Skiing Faces an Uncertain Future as Winters Warm

A lack of snow has forced some ski resorts to close, impacting tourists and athletes alike

Green ski slopes with no snow
Warm temperatures have melted snow in eastern Germany's ski resorts. Sebastian Kahnert / picture alliance via Getty Images

Rising temperatures driven by climate change are forcing ski resorts across the world to confront the possibility of a grim future: one without snow-covered slopes. The recent record heat waves in Europe, which brought T-shirt weather around the holidays, led to widespread resort closures, causing some to seek alternative sources of income like biking and hiking. 

“It looked dreadful over Christmas and New Year here, the worst I’ve seen in a long time,” Andrea Scherz, whose family has owned and operated the Swiss resort Gstaad Palace since the 1940s, tells Mark Ellwood of Robb Report. “People still enjoyed themselves, but let’s assume for the next five years we never get a white Christmas here. That will affect my business.” 

Resorts in the Alps and Rocky Mountains alike are struggling to keep up with these changes. But their short-term solutions, like artificial snow, “ironically add more CO2 to the atmosphere and are making the climate problem worse,” Marie Cavitte, a glaciologist and climate researcher at the Catholic University of Louvain in Belgium, tells BBC Future’s Isabelle Gerretsen.

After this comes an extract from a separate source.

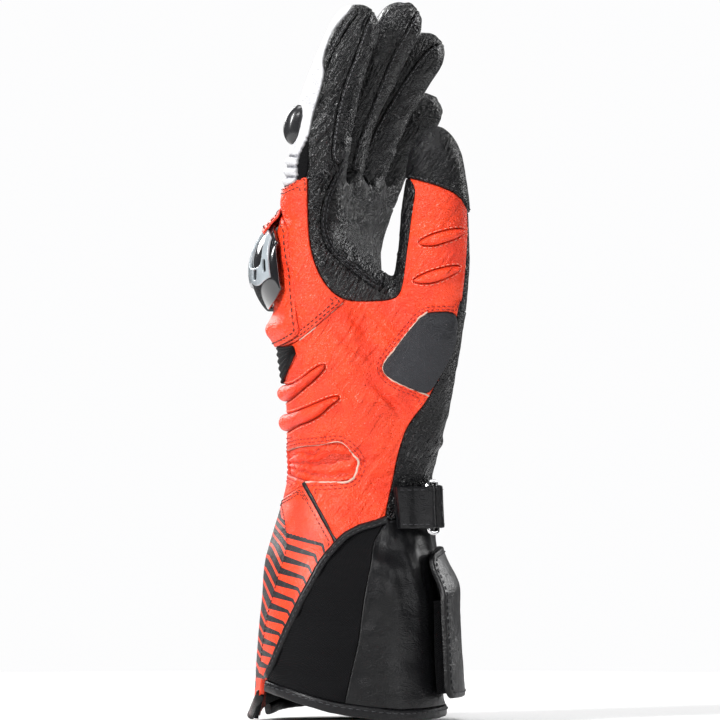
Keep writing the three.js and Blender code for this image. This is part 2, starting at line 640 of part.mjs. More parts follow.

Snow cannons and plows are incredibly energy-intensive, and currently, no snow machines run on renewable energy, per the publication. A recent study from the University of Basel in Switzerland suggests that snowmaking could increase water consumption by about 80 percent at one of the country’s largest ski resorts by the end of the century, rising from the 300 million liters of water used in a season today to 540 million liters.

Some Alpine resorts have even been covering glaciers with fleece blankets during summers in an attempt to reflect sunlight and prevent them from melting. While this strategy could reduce snowmelt by 50 to 70 percent, it’s incredibly expensive—covering all of Switzerland’s 1,000 largest glaciers would cost around $1.5 billion annually, per BBC Future. Winter tourism generates an estimated $5.7 billion per year in Switzerland. 

Along with the resorts, professional athletes have also suffered. This year, racers have seen competitions canceled, a lack of pre-season snow for training and the threat of restricted snowmaking due to rising temperatures. Conditions have gotten so poor that this week, nearly 200 athletes signed a letter to the International Ski and Snowboard Federation (FIS) demanding it take action regarding climate change. 

“It’s about time to address a really important topic,” ski racer Aleksander Aamodt Kilde said after earning a silver medal in downhill at the World Alpine Skiing Championships on Sunday, per the Associated Press. “We see that the world is changing. We see also the impact of our sport. … I want the future generations to experience winter and to be able to do what I do.”

The letter calls on the FIS to commit to reaching net zero for all its operations and events by 2035, making suggestions such as a “geographically reasonable race calendar” that would cut emissions from excessive air travel. This year, for example, European athletes flew to Colorado for races in Beaver Creek and Aspen, which were timed three months apart despite being located merely 31 miles from each other. “Planning those two races one after the other would reduce approximately 1,500 tons of CO2,” per the letter. The athletes also propose shifting the season later to account for long-term environmental changes. 

“The public opinion about skiing is shifting towards unjustifiability,” the letter states. “This will also bring the industry into trouble.” 

From 1982 to 2016, the snow season shortened by an average of 34 days and snow cover dropped by an average of 41 percent in some areas of the United States. The Alpine snow season shrank by 38 days from 1960 to 2017. Now, some Swiss mountainsides have gotten so warm they are being colonized by invasive cacti

“I think we have to see that something is dying,” Michelle Furrer, manager of a guesthouse in the Swiss Alps, tells the New York Times’ Erika Solomon. “We have to accept that, and then we can try to build—to find something else.”